- What you will do -
Copy the data word for word, keeping every line.

- Recorded data -
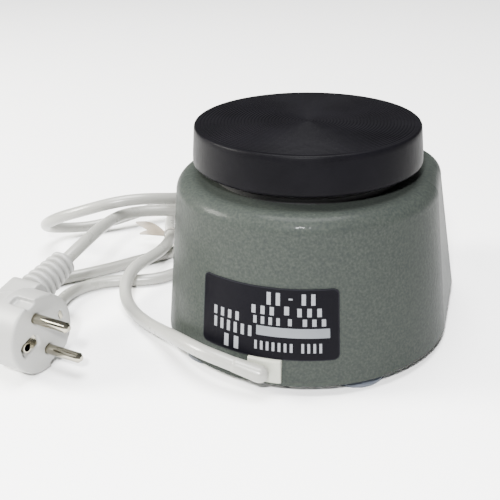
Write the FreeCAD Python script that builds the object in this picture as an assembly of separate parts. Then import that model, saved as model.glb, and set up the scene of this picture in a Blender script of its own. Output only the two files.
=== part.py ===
import FreeCAD, Part
import math
import os

from FreeCAD import Placement, Rotation, Vector

# A small electromagnetic bench vibrator.
# Millimetres, +Z up. The origin is on the ground, on the upright axis of the round platform.
# The control panel faces -Y. The rating label and the mains lead are at the back, +Y.

# ---------------------------------------------------------------- driving dimensions
REAR_RADIUS = 70.0          # plan radius of the housing's round back, at its foot
FRONT_HALF_WIDTH = 67.5     # half the width across the front corners, at its foot
FRONT_DISTANCE = 85.0       # axis to the front face, at its foot
CORNER_RADIUS = 38.0
DRAFT = 7.5                 # how far the walls lean in from foot to shoulder
FRONT_LEAN = 22.5           # how far the front face leans in from foot to shoulder
HOUSING_FOOT_Z = 5.0
SHOULDER_Z = 73.0
HOUSING_TOP_Z = 81.0
SHOULDER_ROUND = 8.0
WALL = 4.0
TOP_WALL = 5.0
STEM_HOLE_RADIUS = 14.0

PLATFORM_TOP_Z = 104.8
PLATFORM_BOTTOM_Z = 87.4
PLATFORM_TOP_RADIUS = 52.6
PLATFORM_BOTTOM_RADIUS = 54.0
TRAVEL = 0.8                # the platform moves this far each way

BASE_Z = 6.5                # underside of the base plate
BASE_THICKNESS = 2.0
FLOOR_Z = BASE_Z + BASE_THICKNESS

FOOT_RADIUS = 13.5
REAR_FOOT = (34.5, 42.0)
FRONT_FOOT = (42.0, -50.0)

CORE_WIDTH = 54.0
CORE_DEPTH = 28.0
CORE_Z = 12.0
CORE_HEIGHT = 35.0
AIR_GAP = 2.2

CORD_RADIUS = 3.25
CORD_REST = CORD_RADIUS + 0.1
CROSSING_Z = 10.3           # centre of the lead where it lies on another stretch of itself

PIN_RADIUS = 2.4
PIN_LENGTH = 19.0
PIN_PITCH = 19.0

os.makedirs("parts", exist_ok=True)
NODES = {}


# ---------------------------------------------------------------- helpers
def save(name, shape):
    """Writes one sub-part and keeps it for the checks at the end."""
    shape = shape.removeSplitter()
    NODES[name] = shape
    shape.exportStep(os.path.join("parts", name + ".step"))


def cylinder(radius, z0, z1, x=0.0, y=0.0):
    return Part.makeCylinder(radius, z1 - z0, Vector(x, y, z0))


def ring(inner, outer, z0, z1, x=0.0, y=0.0):
    return cylinder(outer, z0, z1, x, y).cut(cylinder(inner, z0 - 1, z1 + 1, x, y))


def box(x0, x1, y0, y1, z0, z1):
    return Part.makeBox(x1 - x0, y1 - y0, z1 - z0, Vector(x0, y0, z0))


def revolved(profile):
    """Turns a closed outline of (radius, z) points about the Z axis."""
    points = [Vector(r, 0, z) for r, z in profile]
    wire = Part.makePolygon(points + points[:1])
    return Part.Face(wire).revolve(Vector(0, 0, 0), Vector(0, 0, 1), 360)


def rounded_box(x0, x1, y0, y1, z0, z1, radius):
    """A box whose four upright edges are round."""
    solid = box(x0, x1, y0, y1, z0, z1)
    upright = [e for e in solid.Edges if abs(e.Vertexes[0].Z - e.Vertexes[1].Z) > 1e-6]
    return solid.makeFillet(radius, upright)


def joined(shapes):
    shapes = list(shapes)
    return shapes[0].multiFuse(shapes[1:]) if len(shapes) > 1 else shapes[0]


def group(shapes):
    """Separate solids that share one node."""
    return Part.makeCompound(list(shapes))


def save_group(name, shapes):
    shape = group(shapes)
    NODES[name] = shape
    shape.exportStep(os.path.join("parts", name + ".step"))


# ---------------------------------------------------------------- the housing's outline
def lean_at(z):
    """(inward lean of the walls, inward lean of the front) at a height."""
    share = (z - HOUSING_FOOT_Z) / (SHOULDER_Z - HOUSING_FOOT_Z)
    return DRAFT * share, FRONT_LEAN * share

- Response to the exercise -
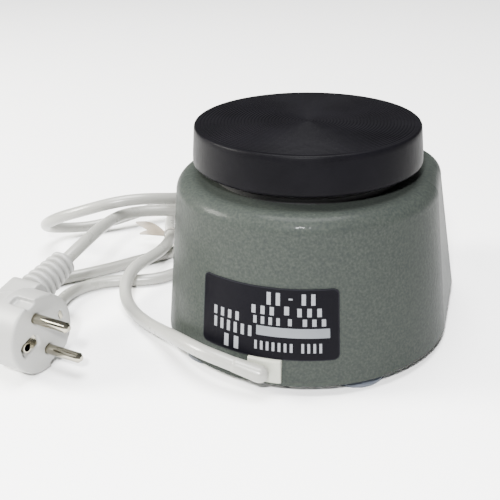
Write the FreeCAD Python script that builds the object in this picture as an assembly of separate parts. Then import that model, saved as model.glb, and set up the scene of this picture in a Blender script of its own. Output only the two files.
=== part.py ===
import FreeCAD, Part
import math
import os

from FreeCAD import Placement, Rotation, Vector

# A small electromagnetic bench vibrator.
# Millimetres, +Z up. The origin is on the ground, on the upright axis of the round platform.
# The control panel faces -Y. The rating label and the mains lead are at the back, +Y.

# ---------------------------------------------------------------- driving dimensions
REAR_RADIUS = 70.0          # plan radius of the housing's round back, at its foot
FRONT_HALF_WIDTH = 67.5     # half the width across the front corners, at its foot
FRONT_DISTANCE = 85.0       # axis to the front face, at its foot
CORNER_RADIUS = 38.0
DRAFT = 7.5                 # how far the walls lean in from foot to shoulder
FRONT_LEAN = 22.5           # how far the front face leans in from foot to shoulder
HOUSING_FOOT_Z = 5.0
SHOULDER_Z = 73.0
HOUSING_TOP_Z = 81.0
SHOULDER_ROUND = 8.0
WALL = 4.0
TOP_WALL = 5.0
STEM_HOLE_RADIUS = 14.0

PLATFORM_TOP_Z = 104.8
PLATFORM_BOTTOM_Z = 87.4
PLATFORM_TOP_RADIUS = 52.6
PLATFORM_BOTTOM_RADIUS = 54.0
TRAVEL = 0.8                # the platform moves this far each way

BASE_Z = 6.5                # underside of the base plate
BASE_THICKNESS = 2.0
FLOOR_Z = BASE_Z + BASE_THICKNESS

FOOT_RADIUS = 13.5
REAR_FOOT = (34.5, 42.0)
FRONT_FOOT = (42.0, -50.0)

CORE_WIDTH = 54.0
CORE_DEPTH = 28.0
CORE_Z = 12.0
CORE_HEIGHT = 35.0
AIR_GAP = 2.2

CORD_RADIUS = 3.25
CORD_REST = CORD_RADIUS + 0.1
CROSSING_Z = 10.3           # centre of the lead where it lies on another stretch of itself

PIN_RADIUS = 2.4
PIN_LENGTH = 19.0
PIN_PITCH = 19.0

os.makedirs("parts", exist_ok=True)
NODES = {}


# ---------------------------------------------------------------- helpers
def save(name, shape):
    """Writes one sub-part and keeps it for the checks at the end."""
    shape = shape.removeSplitter()
    NODES[name] = shape
    shape.exportStep(os.path.join("parts", name + ".step"))


def cylinder(radius, z0, z1, x=0.0, y=0.0):
    return Part.makeCylinder(radius, z1 - z0, Vector(x, y, z0))


def ring(inner, outer, z0, z1, x=0.0, y=0.0):
    return cylinder(outer, z0, z1, x, y).cut(cylinder(inner, z0 - 1, z1 + 1, x, y))


def box(x0, x1, y0, y1, z0, z1):
    return Part.makeBox(x1 - x0, y1 - y0, z1 - z0, Vector(x0, y0, z0))


def revolved(profile):
    """Turns a closed outline of (radius, z) points about the Z axis."""
    points = [Vector(r, 0, z) for r, z in profile]
    wire = Part.makePolygon(points + points[:1])
    return Part.Face(wire).revolve(Vector(0, 0, 0), Vector(0, 0, 1), 360)


def rounded_box(x0, x1, y0, y1, z0, z1, radius):
    """A box whose four upright edges are round."""
    solid = box(x0, x1, y0, y1, z0, z1)
    upright = [e for e in solid.Edges if abs(e.Vertexes[0].Z - e.Vertexes[1].Z) > 1e-6]
    return solid.makeFillet(radius, upright)


def joined(shapes):
    shapes = list(shapes)
    return shapes[0].multiFuse(shapes[1:]) if len(shapes) > 1 else shapes[0]


def group(shapes):
    """Separate solids that share one node."""
    return Part.makeCompound(list(shapes))


def save_group(name, shapes):
    shape = group(shapes)
    NODES[name] = shape
    shape.exportStep(os.path.join("parts", name + ".step"))


# ---------------------------------------------------------------- the housing's outline
def lean_at(z):
    """(inward lean of the walls, inward lean of the front) at a height."""
    share = (z - HOUSING_FOOT_Z) / (SHOULDER_Z - HOUSING_FOOT_Z)
    return DRAFT * share, FRONT_LEAN * share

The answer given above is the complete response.